I developed a habit of self-releasing at least one album per year for the next fifteen years, sharing my music on the internet and selling my CDs at gigs. I was newly married and to support my family (and, more importantly, to ensure I stayed married!), I had to start earning money from music. It was clear I wasn’t going to achieve this through royalty cheques, so I bit the bullet and started a tribute band. I figured that if I had to do this, I might as well choose my favourite group.


I put another advert up in the local musical instrument shop (in Melksham, the town in Wiltshire I had moved to after getting married) and this bloke knocked on my door one evening, introducing himself as “Paul McCartney, at your service.” His real name was Joe Brown and he plays bass on Plainsongs. Look and sound like Macca he did, though, and with Paul (confusingly) taking on the role of George, me as John and talented drummer Chris Scrivens performing as Ringo, from 2013 to 2020 our group All You Need Is The Beatles celebrated and recreated every one of the The Beatles’ studio albums live on stage at various theatres across the country on the fiftieth anniversary of their release.
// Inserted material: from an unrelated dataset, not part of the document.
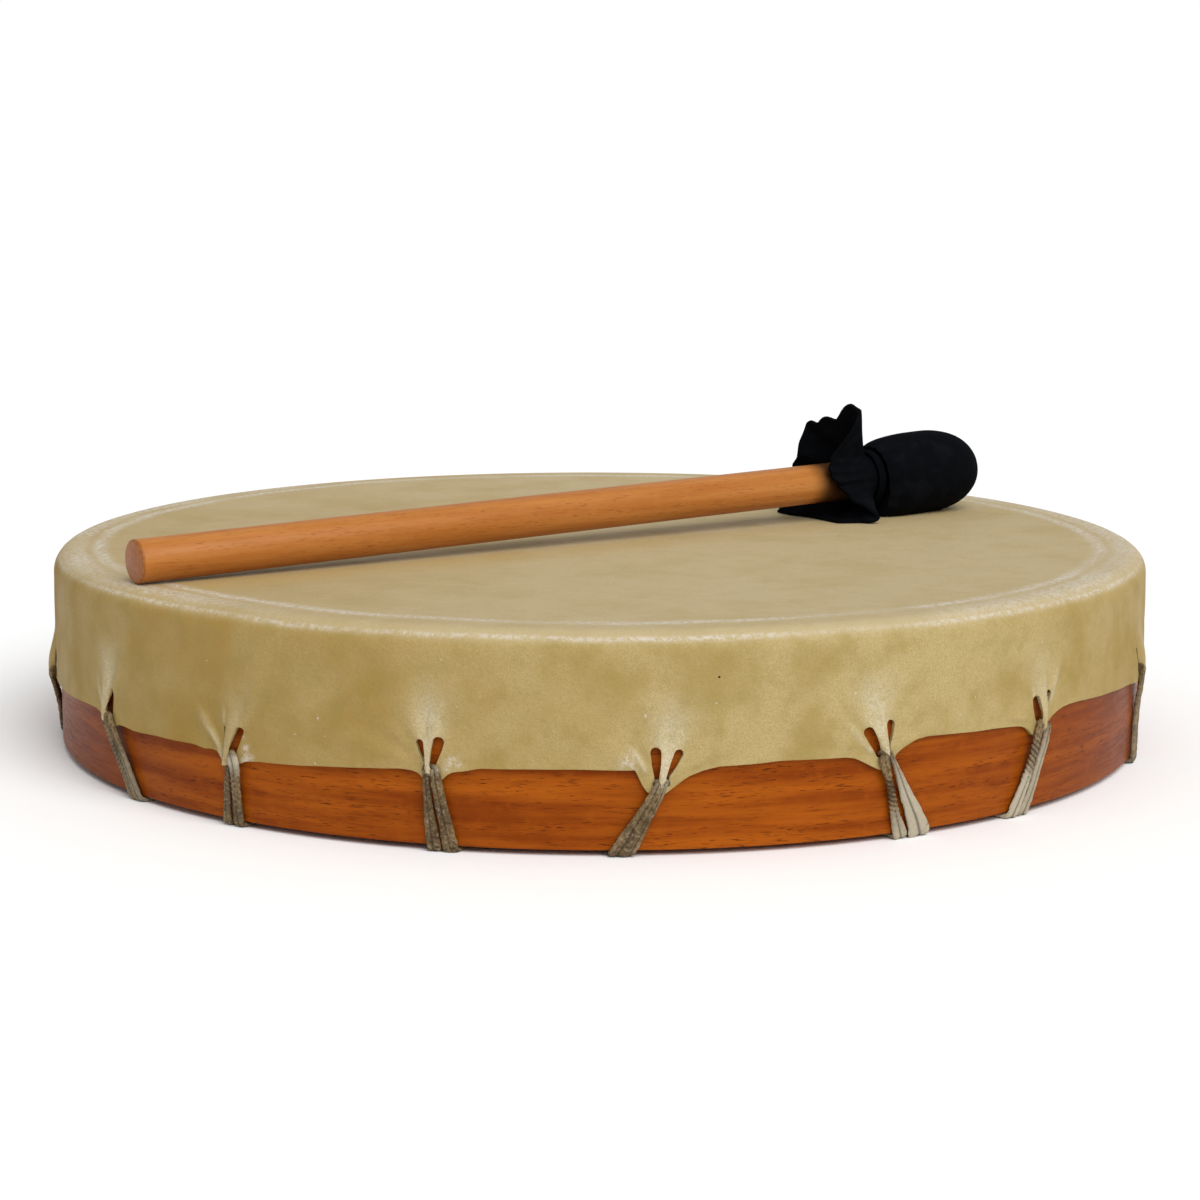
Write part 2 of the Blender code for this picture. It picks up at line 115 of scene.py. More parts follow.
floor_shape = bmesh.new()
bmesh.ops.create_grid(floor_shape, x_segments=1, y_segments=1, size=FLOOR_SIZE / 2)
floor_mesh = bpy.data.meshes.new("floor")
floor_shape.to_mesh(floor_mesh)
floor_shape.free()
floor_paint = bpy.data.materials.new("studio floor")
floor_paint.use_nodes = True
floor_paint.node_tree.nodes["Principled BSDF"].inputs["Base Color"].default_value = FLOOR_PALE
floor_paint.node_tree.nodes["Principled BSDF"].inputs["Roughness"].default_value = 0.9
floor_mesh.materials.append(floor_paint)
floor = bpy.data.objects.new("floor", floor_mesh)
bpy.context.scene.collection.objects.link(floor)


# The hoop. One board of warm orange-brown hardwood, steamed, bent round and varnished
# satin. Its top outer edge is rounded over so that the hide can bear on it.
HOOP_WALL = 0.0080
HOOP_EDGE_RADIUS = 0.0058
HOOP_CORNER = 0.0008
HOOP_STEPS = 288

hoop_low, hoop_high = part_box("hoop")
hoop_radius = hoop_high.x
hoop_bottom = hoop_low.z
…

As I say, I kept recording and releasing music as Blake throughout this period. Highlights included being invited to perform at the Bethlehem Music Festival in 2014 following the release of my album, Star Over Bethlehem, and getting my song 'Vinyl Junkie' mastered at Abbey Road Studios and its inclusion in the 2018 British crime film, "Dragonflies Only Live for 24 Hours".


Lockdown was responsible for the folding of All You Need Is The Beatles in 2020, shortly after we had performed our show celebrating the fiftieth anniversary of the ‘Let It Be’ album – a fitting conclusion. Obviously, I used the enforced time at home to record a new album and the result, 1971, brought me to the attention of indie label, Subjangle, and its re-release on CD, together with a compilation bonus disc of the best of my material from my previous albums, as HMS Blake.


Kaleidoscope and The Book On Love followed in 2021 and 2022 respectively on Subjangle CD. The former was mostly recorded at Radar Sound Studios in London with the help of Joe, Hugh and Rich (Paul wasn’t available) and the latter I recorded at home.


My intention with Plainsongs, was to record live with the band in the studio on analogue tape with as few overdubs as possible - "just plain songs" - in the same way all my favourite records were made in the sixties and seventies.


That potted history brings you up to date and introduces my friends who kindly joined me to record Plainsongs at New Cut Studios in Bristol in March and April of this year. I am incredibly pleased with the results. Huge thanks to Scot McKenzie, Drezz and Barry Gardner. The album launch gig takes place at The Cavern Club, Liverpool, on Saturday 3rd June at 4.45pm as part of the International Pop Overthrow festival.




+ I aim to release a remixed and remastered edition of Solomon's Tump later this year.


* I have been tempted to release 1998 demos for years. They were recorded on a four track recorder that I borrowed from a friend when I was (briefly) at Swansea University.


^ I don't own the sound recordings to the versions of these songs on the She's Not All That E.P. unfortunately, and they are hard to track down online. I have one copy of the E.P. on CD at home. I re-recorded 'A Better Way' in 2010 and it is available on the A Taste of Blake and Vinyl Junkie compilation albums.